:: Directions ::
Write out the full set of records below exactly.

:: Data shown ::
========================

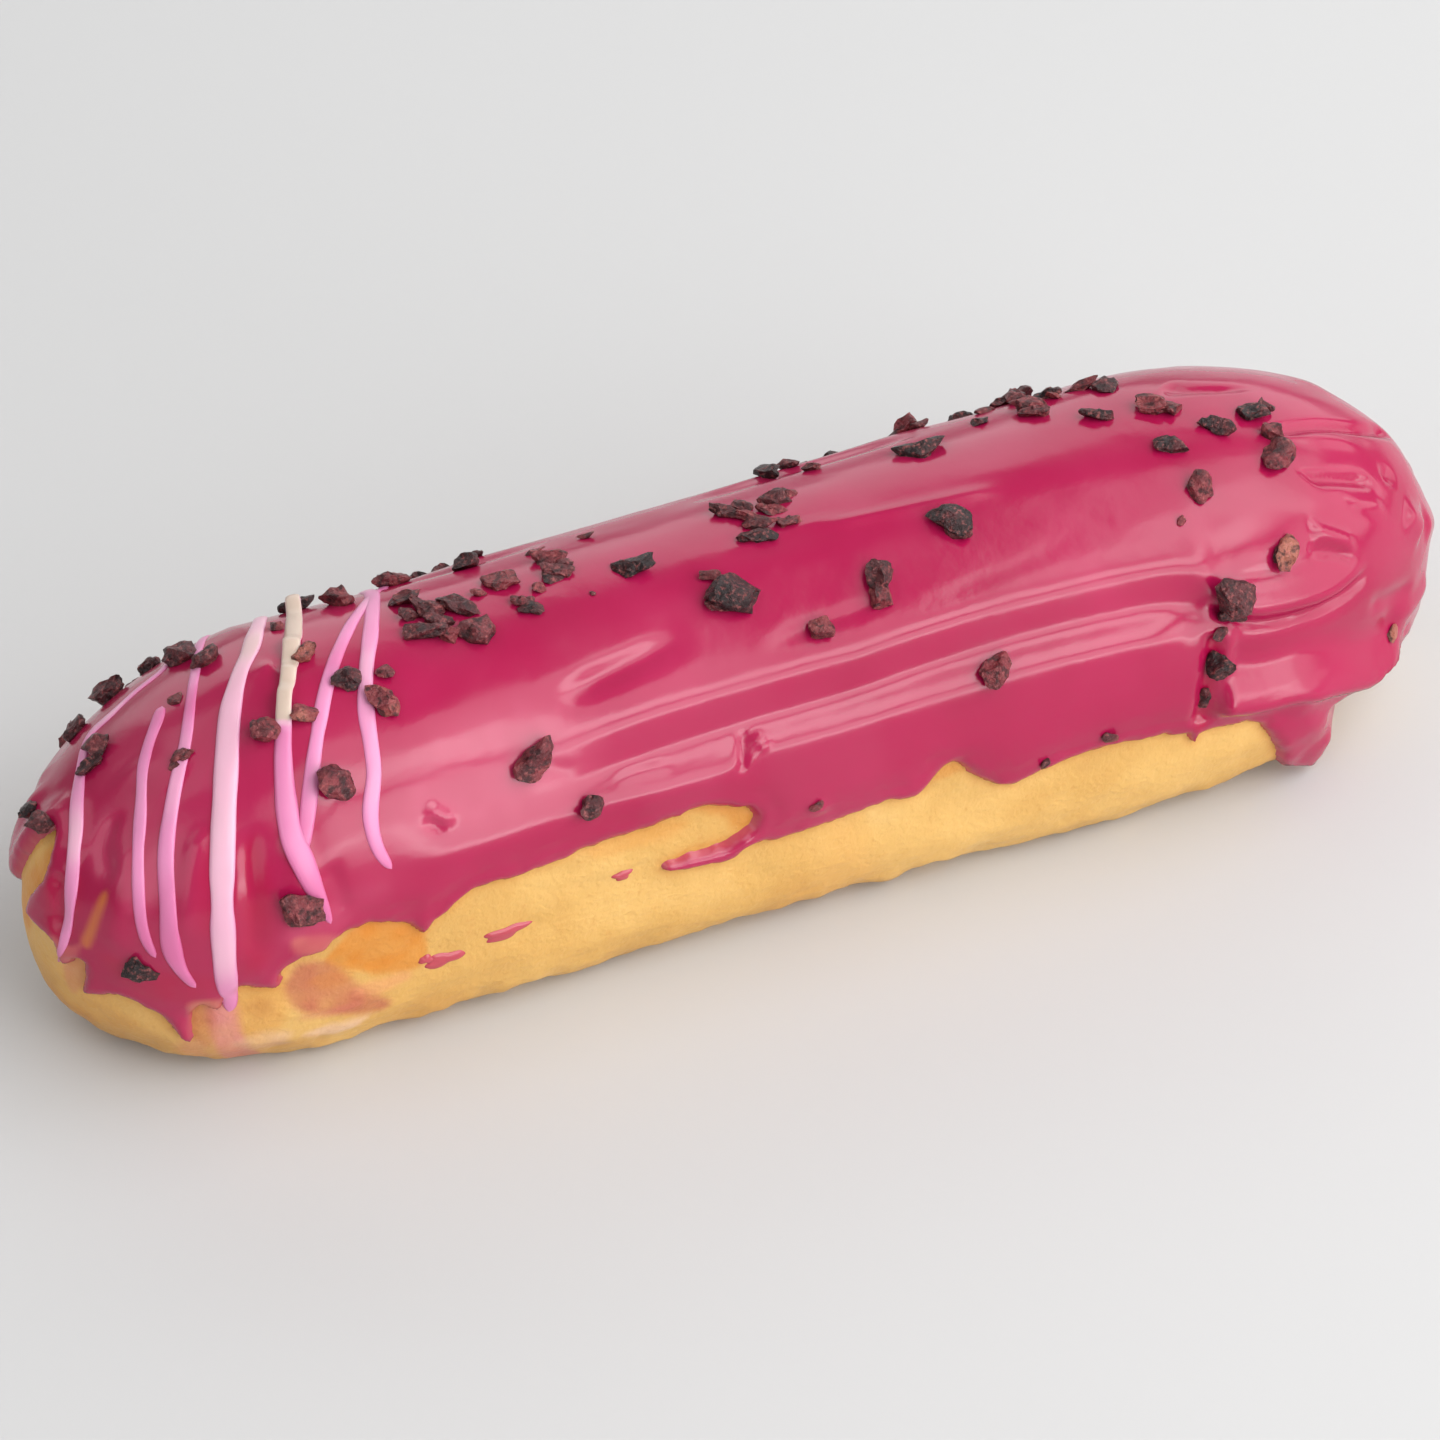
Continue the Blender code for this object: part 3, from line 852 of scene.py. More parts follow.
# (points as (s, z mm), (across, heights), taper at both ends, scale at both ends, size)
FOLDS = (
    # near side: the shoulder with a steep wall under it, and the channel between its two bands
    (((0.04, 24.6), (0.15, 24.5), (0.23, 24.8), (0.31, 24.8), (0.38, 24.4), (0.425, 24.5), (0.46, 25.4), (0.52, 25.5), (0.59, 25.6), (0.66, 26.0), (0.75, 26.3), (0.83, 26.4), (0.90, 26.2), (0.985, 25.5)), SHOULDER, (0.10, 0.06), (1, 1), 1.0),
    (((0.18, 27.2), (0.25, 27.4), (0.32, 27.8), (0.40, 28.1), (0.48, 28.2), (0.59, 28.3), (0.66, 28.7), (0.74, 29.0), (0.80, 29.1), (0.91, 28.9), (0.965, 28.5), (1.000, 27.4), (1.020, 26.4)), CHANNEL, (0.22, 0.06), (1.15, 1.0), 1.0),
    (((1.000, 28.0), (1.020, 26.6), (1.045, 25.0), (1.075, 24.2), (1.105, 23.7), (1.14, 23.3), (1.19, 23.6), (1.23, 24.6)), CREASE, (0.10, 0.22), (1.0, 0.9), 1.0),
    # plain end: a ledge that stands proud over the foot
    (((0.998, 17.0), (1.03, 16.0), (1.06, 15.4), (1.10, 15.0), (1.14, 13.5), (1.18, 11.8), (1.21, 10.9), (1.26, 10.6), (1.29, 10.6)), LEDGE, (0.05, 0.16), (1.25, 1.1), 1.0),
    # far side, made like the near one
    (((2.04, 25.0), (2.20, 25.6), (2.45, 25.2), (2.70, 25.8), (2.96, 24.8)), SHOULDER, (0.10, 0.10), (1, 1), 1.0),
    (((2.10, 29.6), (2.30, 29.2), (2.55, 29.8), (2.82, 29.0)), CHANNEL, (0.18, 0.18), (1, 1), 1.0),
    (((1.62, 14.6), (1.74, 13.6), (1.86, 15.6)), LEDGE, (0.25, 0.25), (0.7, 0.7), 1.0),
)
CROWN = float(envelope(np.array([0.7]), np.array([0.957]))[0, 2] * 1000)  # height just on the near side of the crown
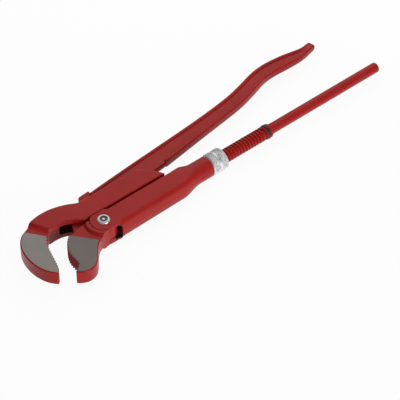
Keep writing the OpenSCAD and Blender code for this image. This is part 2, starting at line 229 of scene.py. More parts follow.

========================

:: Solution ::
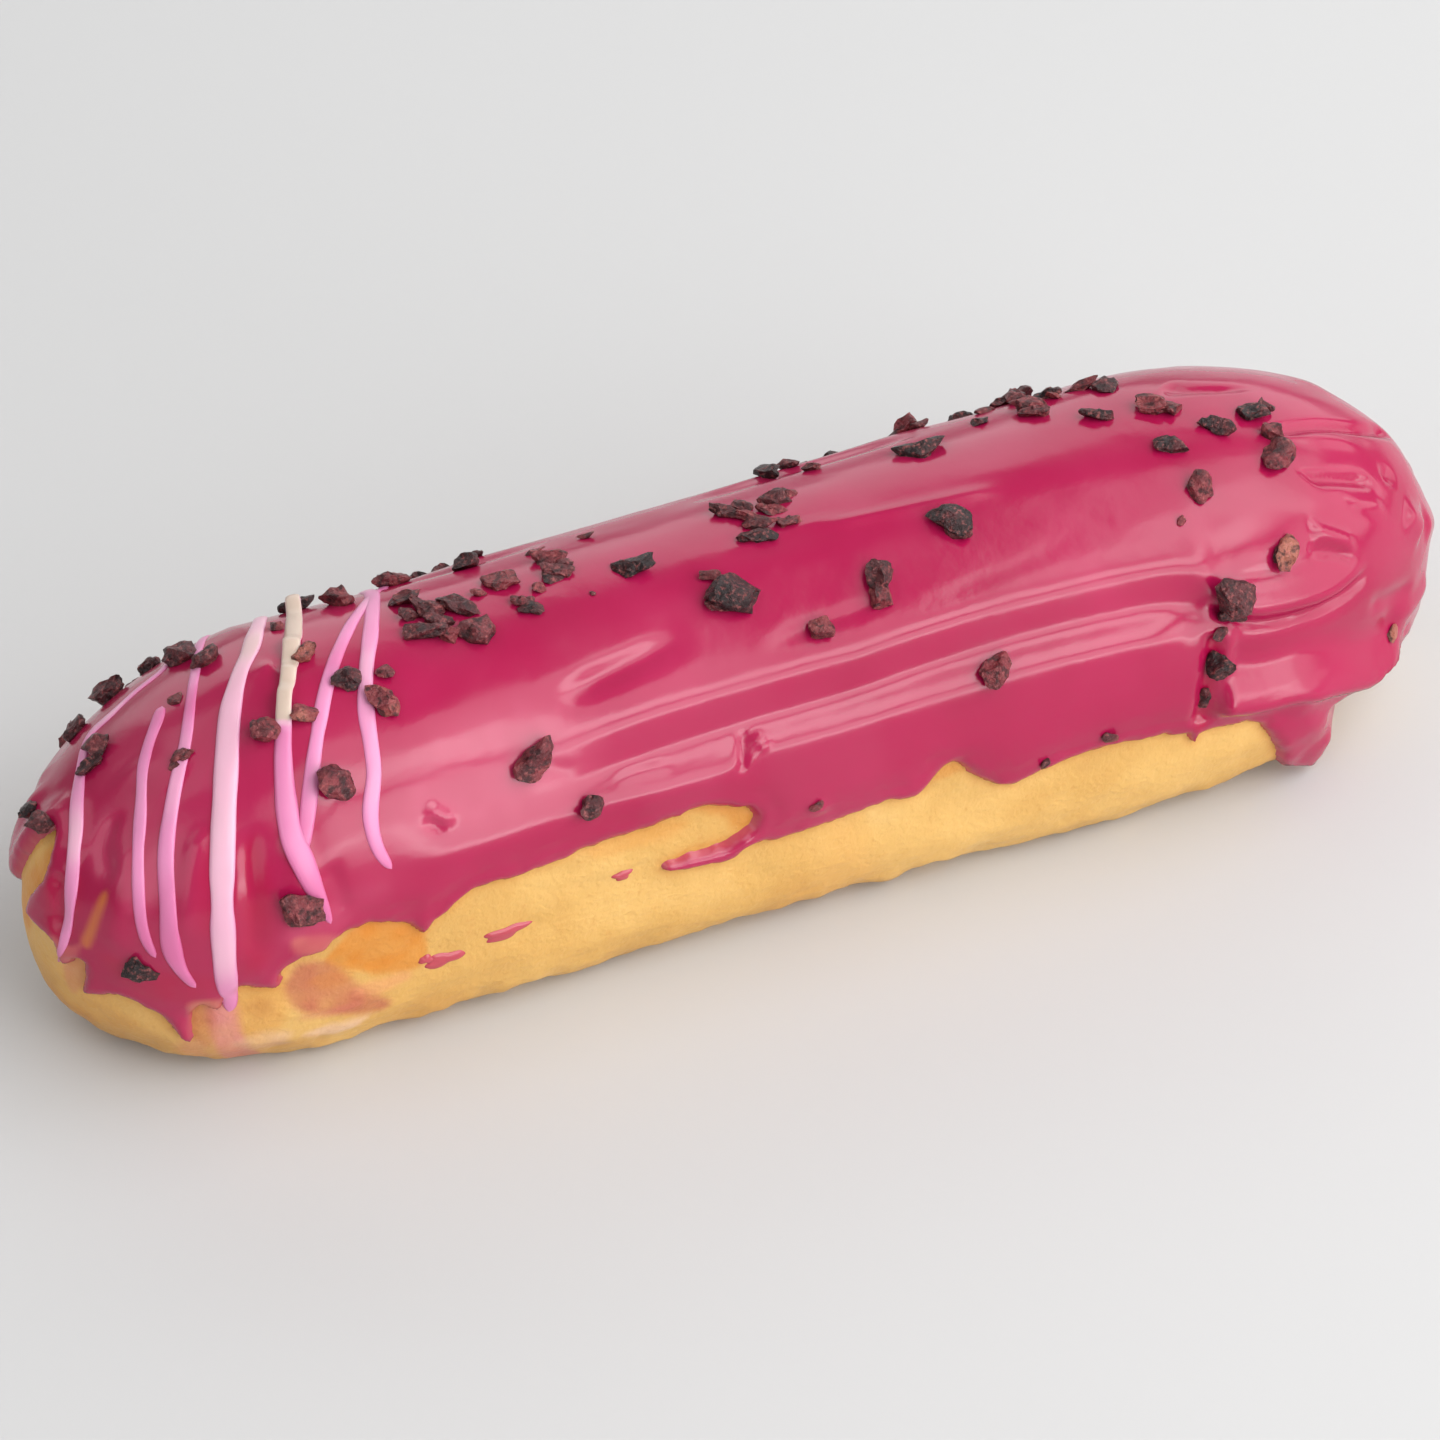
Continue the Blender code for this object: part 3, from line 852 of scene.py. More parts follow.
# (points as (s, z mm), (across, heights), taper at both ends, scale at both ends, size)
FOLDS = (
    # near side: the shoulder with a steep wall under it, and the channel between its two bands
    (((0.04, 24.6), (0.15, 24.5), (0.23, 24.8), (0.31, 24.8), (0.38, 24.4), (0.425, 24.5), (0.46, 25.4), (0.52, 25.5), (0.59, 25.6), (0.66, 26.0), (0.75, 26.3), (0.83, 26.4), (0.90, 26.2), (0.985, 25.5)), SHOULDER, (0.10, 0.06), (1, 1), 1.0),
    (((0.18, 27.2), (0.25, 27.4), (0.32, 27.8), (0.40, 28.1), (0.48, 28.2), (0.59, 28.3), (0.66, 28.7), (0.74, 29.0), (0.80, 29.1), (0.91, 28.9), (0.965, 28.5), (1.000, 27.4), (1.020, 26.4)), CHANNEL, (0.22, 0.06), (1.15, 1.0), 1.0),
    (((1.000, 28.0), (1.020, 26.6), (1.045, 25.0), (1.075, 24.2), (1.105, 23.7), (1.14, 23.3), (1.19, 23.6), (1.23, 24.6)), CREASE, (0.10, 0.22), (1.0, 0.9), 1.0),
    # plain end: a ledge that stands proud over the foot
    (((0.998, 17.0), (1.03, 16.0), (1.06, 15.4), (1.10, 15.0), (1.14, 13.5), (1.18, 11.8), (1.21, 10.9), (1.26, 10.6), (1.29, 10.6)), LEDGE, (0.05, 0.16), (1.25, 1.1), 1.0),
    # far side, made like the near one
    (((2.04, 25.0), (2.20, 25.6), (2.45, 25.2), (2.70, 25.8), (2.96, 24.8)), SHOULDER, (0.10, 0.10), (1, 1), 1.0),
    (((2.10, 29.6), (2.30, 29.2), (2.55, 29.8), (2.82, 29.0)), CHANNEL, (0.18, 0.18), (1, 1), 1.0),
    (((1.62, 14.6), (1.74, 13.6), (1.86, 15.6)), LEDGE, (0.25, 0.25), (0.7, 0.7), 1.0),
)
CROWN = float(envelope(np.array([0.7]), np.array([0.957]))[0, 2] * 1000)  # height just on the near side of the crown
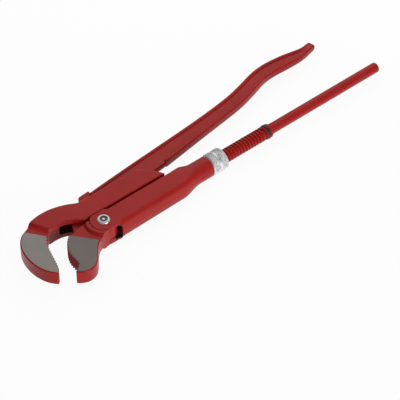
Keep writing the OpenSCAD and Blender code for this image. This is part 2, starting at line 229 of scene.py. More parts follow.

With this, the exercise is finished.